• TO DO:
Please print all of the material below, word for word.

• COLLECTED DATA:
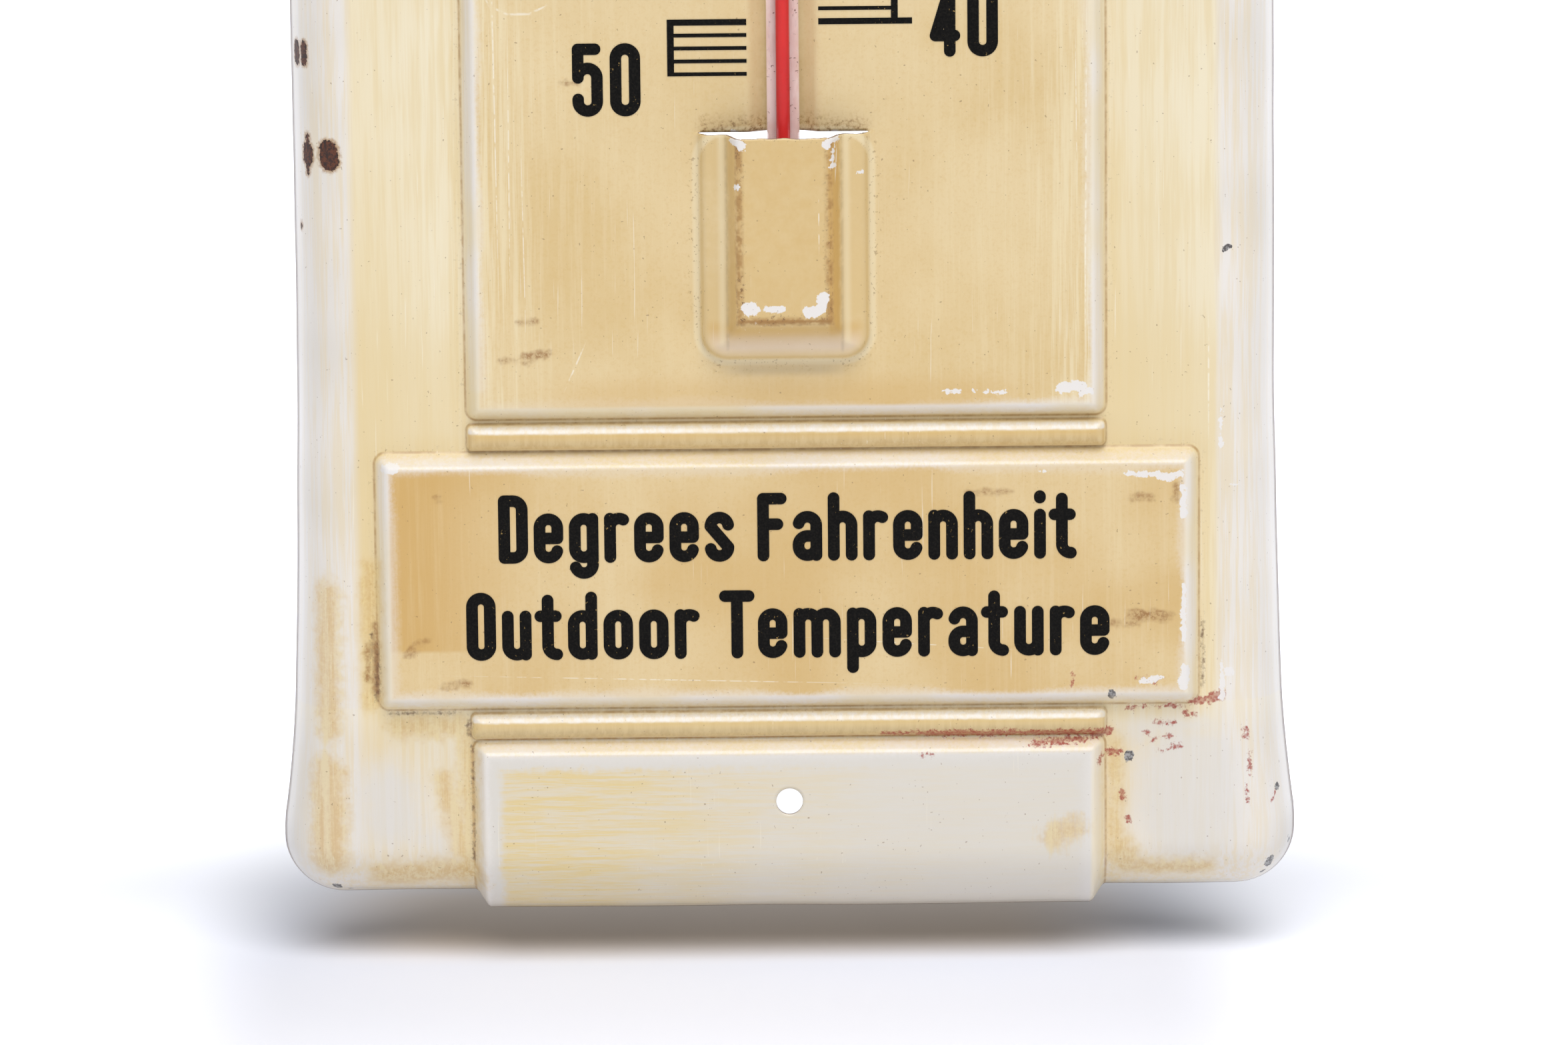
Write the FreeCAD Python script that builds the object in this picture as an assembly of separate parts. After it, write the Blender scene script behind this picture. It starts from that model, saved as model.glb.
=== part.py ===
"""Wall thermometer on a stamped tin panel: one straight spirit tube over a printed Fahrenheit scale.

Millimetres. +X is to the reader's right, +Z is up and the front faces -Y. The origin is midway between the
two nail holes, in the plane y = 0 that the raised dial, text and end panels share. The wall is at y = WALL_Y.
"""
import FreeCAD, Part
import math
import os

# ---------------------------------------------------------------- driving dimensions: the tin sheet
HEIGHT = 381.0                  # over the raised end panels
WAIST_HALF = 73.1               # half width of the straight middle
FLARE_ARCS = ((1900.0, 70.0), (186.0, 21.7))    # radius and height of each flaring arc of a side
CORNER_RADIUS = 9.5
SHEET = 0.45
TRAY_DEPTH = 9.0                # wall to the front of the flat field
ROLL_RADIUS = 8.8               # rolled-back edge
RISE = 2.8                      # raised panels over the flat field
SINK = 0.3                      # how far a raised shape starts below the surface it rises from

DIAL_HALF_WIDTH = 47.6          # at the foot of its slope
DIAL_HALF_HEIGHT = 113.2
CAPTION_HALF_WIDTH = 61.4
CAPTION_LOW_Z = 118.2           # foot of the text panel nearer the middle
CAPTION_HIGH_Z = 157.4
END_HALF_WIDTH = 47.4
END_FOOT_Z = 162.1
PANEL_SLOPE = 1.8               # width of the slope round a raised panel
PANEL_CORNER = 1.6
RIB_ZS = (115.9, 160.0)
RIB_HALF_LENGTH = 45.6
RIB_WIDTH = 4.1
RIB_RISE = 2.0
NAIL_HOLE_RADIUS = 2.0
NAIL_HOLE_Z = 171.5

# ---------------------------------------------------------------- driving dimensions: tube, pocket and strap
TUBE_RADIUS = 2.4
BORE_RADIUS = 0.7
TUBE_TOP_Z = 106.2
BORE_TOP_Z = 103.4
BULB_RADIUS = 4.0
BULB_WALL = 0.6
BULB_LOW_Z = -96.28             # centre of the bulb's round lower end
BULB_HIGH_Z = -78.0             # where the bulb starts to narrow
NECK_Z = -74.5                  # where it has narrowed to the tube
LIQUID_GAP = 0.02               # spirit to glass
MENISCUS_HEIGHT = 1.0
MENISCUS_DISH = 0.35            # depth of its hollow top

GROOVE_HALF_WIDTH = 5.0
GROOVE_DEPTH = 1.8
GROOVE_TOP_Z = 104.5            # start of its rounded top end
TUBE_GAP = 0.05                 # tube to the floor of the groove

POCKET_RISE = 6.0
POCKET_HALF_WIDTH = 12.7        # at the foot of its slopes
POCKET_FACE_HALF = 7.0          # flat front face
POCKET_FOOT_Z = -103.96
POCKET_FACE_LOW_Z = -96.9
POCKET_TOP_Z = -69.8            # lanced edge
POCKET_FOOT_RADIUS = 4.0
POCKET_FACE_RADIUS = 2.5
SLIT_HEIGHT = 0.4
SLIT_HALF_WIDTH = 11.9

STRAP_Z = 102.9
STRAP_HALF_HEIGHT = 1.3
STRAP_THICKNESS = 0.4
STRAP_GAP = 0.03                # tube to strap
STRAP_FOLD_X = 5.3              # tips of the feet folded over behind the sheet
SLOT_GAP = 0.1

# ---------------------------------------------------------------- driving dimensions: the scale and its print
LOW_MARK = -50
HIGH_MARK = 120
REST_MARK = 72
ZERO_Z = -14.83                 # height of the 0 degree mark
DEGREE = 0.9635                 # millimetres for each degree Fahrenheit
TICK_DEGREES = 2
BLOCK_DEGREES = 10

INK = 0.08
LADDER_INNER_X = 5.3
LADDER_OUTER_X = 17.0
LADDER_BAR = 1.0
LONG_TICK_X = 19.1
THIN_LINE = 0.55
THICK_LINE = 0.9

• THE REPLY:
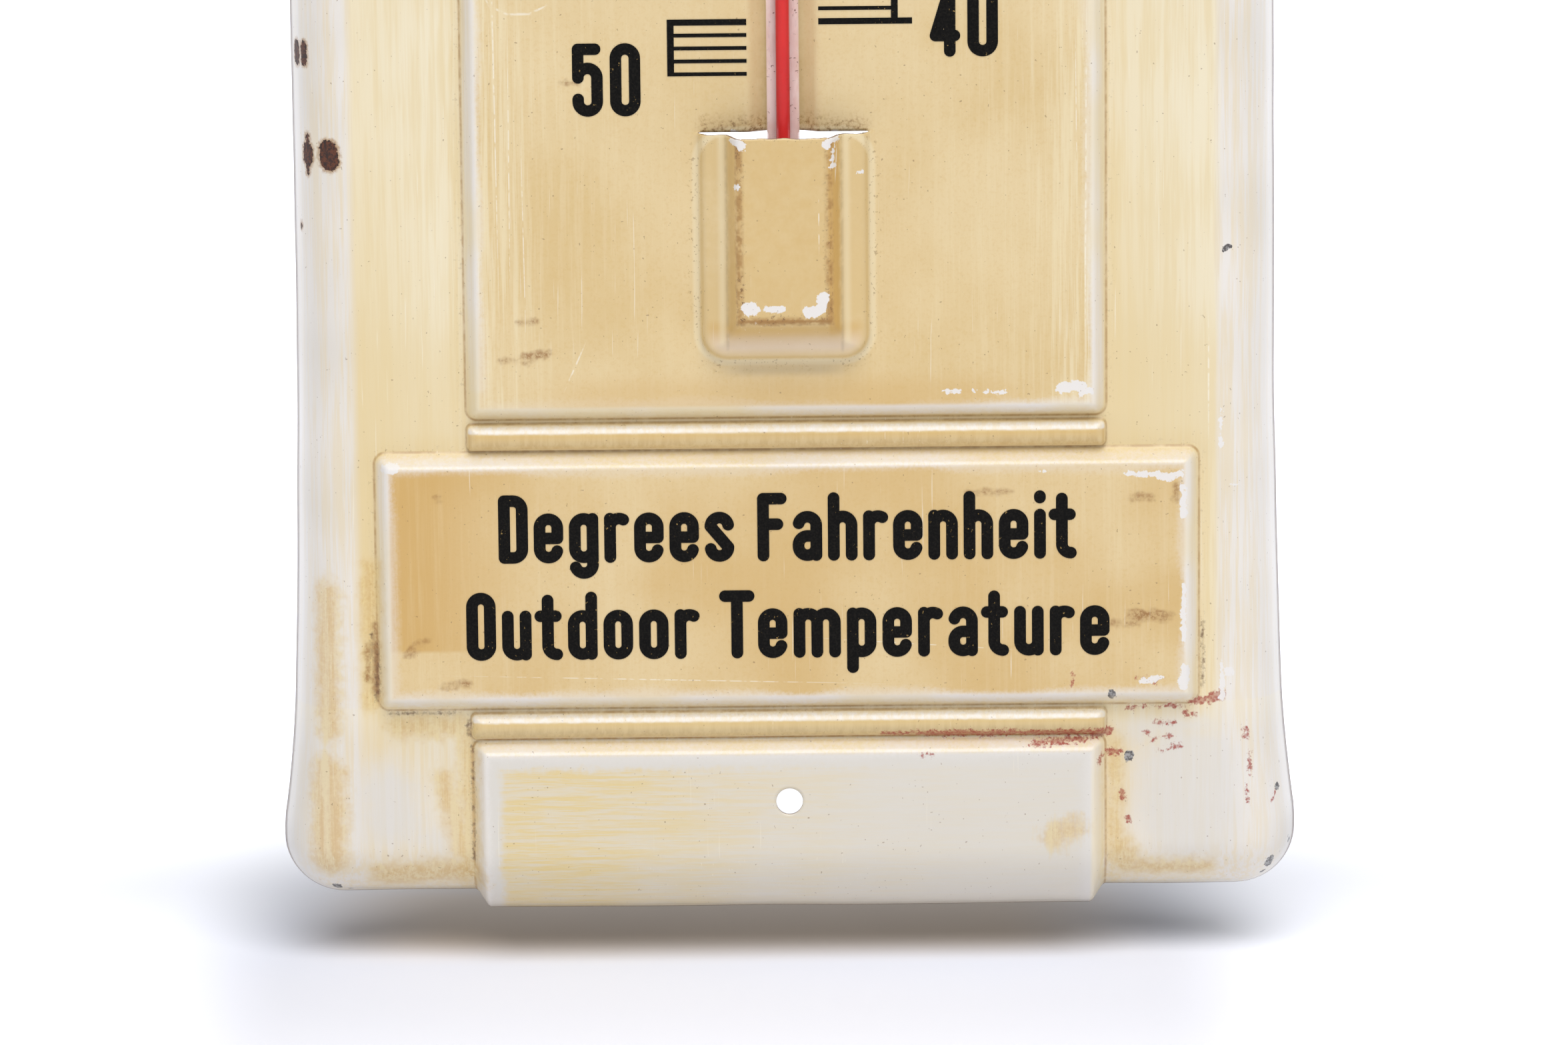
Write the FreeCAD Python script that builds the object in this picture as an assembly of separate parts. After it, write the Blender scene script behind this picture. It starts from that model, saved as model.glb.
=== part.py ===
"""Wall thermometer on a stamped tin panel: one straight spirit tube over a printed Fahrenheit scale.

Millimetres. +X is to the reader's right, +Z is up and the front faces -Y. The origin is midway between the
two nail holes, in the plane y = 0 that the raised dial, text and end panels share. The wall is at y = WALL_Y.
"""
import FreeCAD, Part
import math
import os

# ---------------------------------------------------------------- driving dimensions: the tin sheet
HEIGHT = 381.0                  # over the raised end panels
WAIST_HALF = 73.1               # half width of the straight middle
FLARE_ARCS = ((1900.0, 70.0), (186.0, 21.7))    # radius and height of each flaring arc of a side
CORNER_RADIUS = 9.5
SHEET = 0.45
TRAY_DEPTH = 9.0                # wall to the front of the flat field
ROLL_RADIUS = 8.8               # rolled-back edge
RISE = 2.8                      # raised panels over the flat field
SINK = 0.3                      # how far a raised shape starts below the surface it rises from

DIAL_HALF_WIDTH = 47.6          # at the foot of its slope
DIAL_HALF_HEIGHT = 113.2
CAPTION_HALF_WIDTH = 61.4
CAPTION_LOW_Z = 118.2           # foot of the text panel nearer the middle
CAPTION_HIGH_Z = 157.4
END_HALF_WIDTH = 47.4
END_FOOT_Z = 162.1
PANEL_SLOPE = 1.8               # width of the slope round a raised panel
PANEL_CORNER = 1.6
RIB_ZS = (115.9, 160.0)
RIB_HALF_LENGTH = 45.6
RIB_WIDTH = 4.1
RIB_RISE = 2.0
NAIL_HOLE_RADIUS = 2.0
NAIL_HOLE_Z = 171.5

# ---------------------------------------------------------------- driving dimensions: tube, pocket and strap
TUBE_RADIUS = 2.4
BORE_RADIUS = 0.7
TUBE_TOP_Z = 106.2
BORE_TOP_Z = 103.4
BULB_RADIUS = 4.0
BULB_WALL = 0.6
BULB_LOW_Z = -96.28             # centre of the bulb's round lower end
BULB_HIGH_Z = -78.0             # where the bulb starts to narrow
NECK_Z = -74.5                  # where it has narrowed to the tube
LIQUID_GAP = 0.02               # spirit to glass
MENISCUS_HEIGHT = 1.0
MENISCUS_DISH = 0.35            # depth of its hollow top

GROOVE_HALF_WIDTH = 5.0
GROOVE_DEPTH = 1.8
GROOVE_TOP_Z = 104.5            # start of its rounded top end
TUBE_GAP = 0.05                 # tube to the floor of the groove

POCKET_RISE = 6.0
POCKET_HALF_WIDTH = 12.7        # at the foot of its slopes
POCKET_FACE_HALF = 7.0          # flat front face
POCKET_FOOT_Z = -103.96
POCKET_FACE_LOW_Z = -96.9
POCKET_TOP_Z = -69.8            # lanced edge
POCKET_FOOT_RADIUS = 4.0
POCKET_FACE_RADIUS = 2.5
SLIT_HEIGHT = 0.4
SLIT_HALF_WIDTH = 11.9

STRAP_Z = 102.9
STRAP_HALF_HEIGHT = 1.3
STRAP_THICKNESS = 0.4
STRAP_GAP = 0.03                # tube to strap
STRAP_FOLD_X = 5.3              # tips of the feet folded over behind the sheet
SLOT_GAP = 0.1

# ---------------------------------------------------------------- driving dimensions: the scale and its print
LOW_MARK = -50
HIGH_MARK = 120
REST_MARK = 72
ZERO_Z = -14.83                 # height of the 0 degree mark
DEGREE = 0.9635                 # millimetres for each degree Fahrenheit
TICK_DEGREES = 2
BLOCK_DEGREES = 10

INK = 0.08
LADDER_INNER_X = 5.3
LADDER_OUTER_X = 17.0
LADDER_BAR = 1.0
LONG_TICK_X = 19.1
THIN_LINE = 0.55
THICK_LINE = 0.9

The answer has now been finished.